Answer with nothing except the number of lines that contain the word "from".
-- START OF Dataset section --
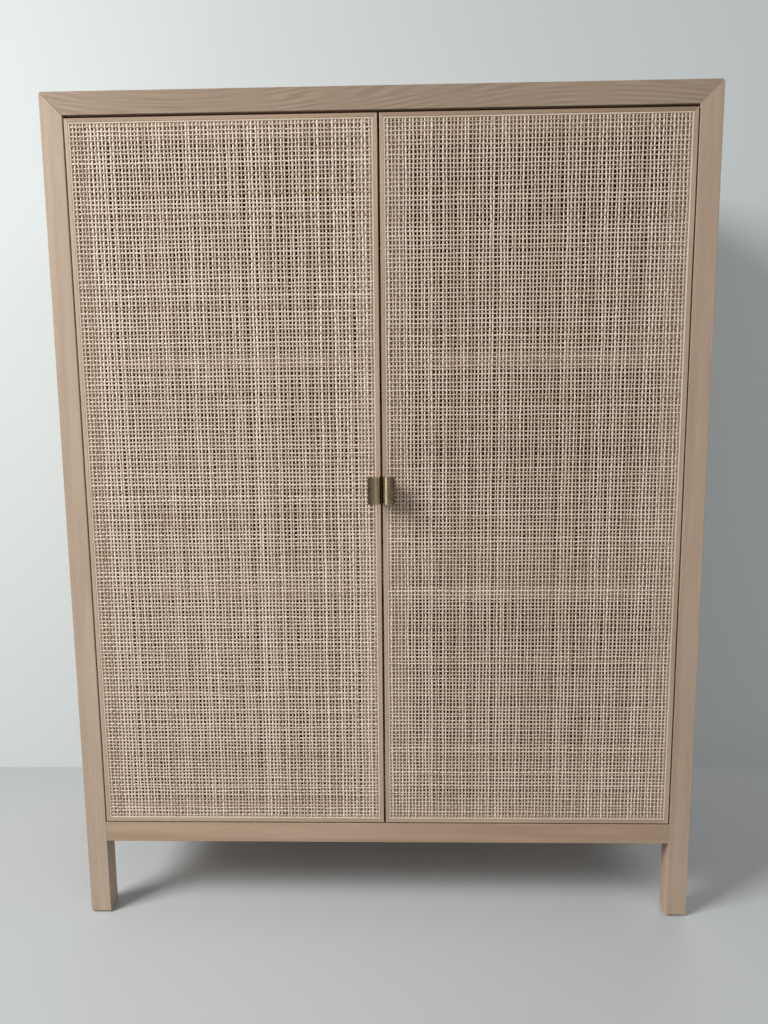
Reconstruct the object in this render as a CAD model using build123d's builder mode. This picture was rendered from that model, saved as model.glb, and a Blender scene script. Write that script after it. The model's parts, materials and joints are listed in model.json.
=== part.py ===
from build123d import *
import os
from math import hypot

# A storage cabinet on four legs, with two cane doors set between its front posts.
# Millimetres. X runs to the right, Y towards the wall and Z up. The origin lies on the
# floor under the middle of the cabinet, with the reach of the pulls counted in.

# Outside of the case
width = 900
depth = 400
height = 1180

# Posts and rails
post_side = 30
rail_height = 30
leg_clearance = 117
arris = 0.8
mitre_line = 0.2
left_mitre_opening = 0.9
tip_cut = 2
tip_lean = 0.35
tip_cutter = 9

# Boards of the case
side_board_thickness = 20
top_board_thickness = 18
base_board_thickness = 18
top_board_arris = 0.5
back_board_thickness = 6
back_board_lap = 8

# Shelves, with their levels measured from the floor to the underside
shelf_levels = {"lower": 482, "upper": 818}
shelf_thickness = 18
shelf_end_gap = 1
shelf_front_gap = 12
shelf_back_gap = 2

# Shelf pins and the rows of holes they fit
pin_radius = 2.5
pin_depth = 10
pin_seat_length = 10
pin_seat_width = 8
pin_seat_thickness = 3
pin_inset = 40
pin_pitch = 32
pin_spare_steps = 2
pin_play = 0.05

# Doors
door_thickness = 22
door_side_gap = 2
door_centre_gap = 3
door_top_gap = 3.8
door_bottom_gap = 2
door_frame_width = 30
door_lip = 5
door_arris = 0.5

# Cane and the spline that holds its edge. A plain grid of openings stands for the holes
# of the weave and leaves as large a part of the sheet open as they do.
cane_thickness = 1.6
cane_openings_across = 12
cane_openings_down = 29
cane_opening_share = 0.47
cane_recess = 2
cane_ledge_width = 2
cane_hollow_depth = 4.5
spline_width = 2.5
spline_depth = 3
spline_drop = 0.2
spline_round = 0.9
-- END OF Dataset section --
• Output of the exercise
4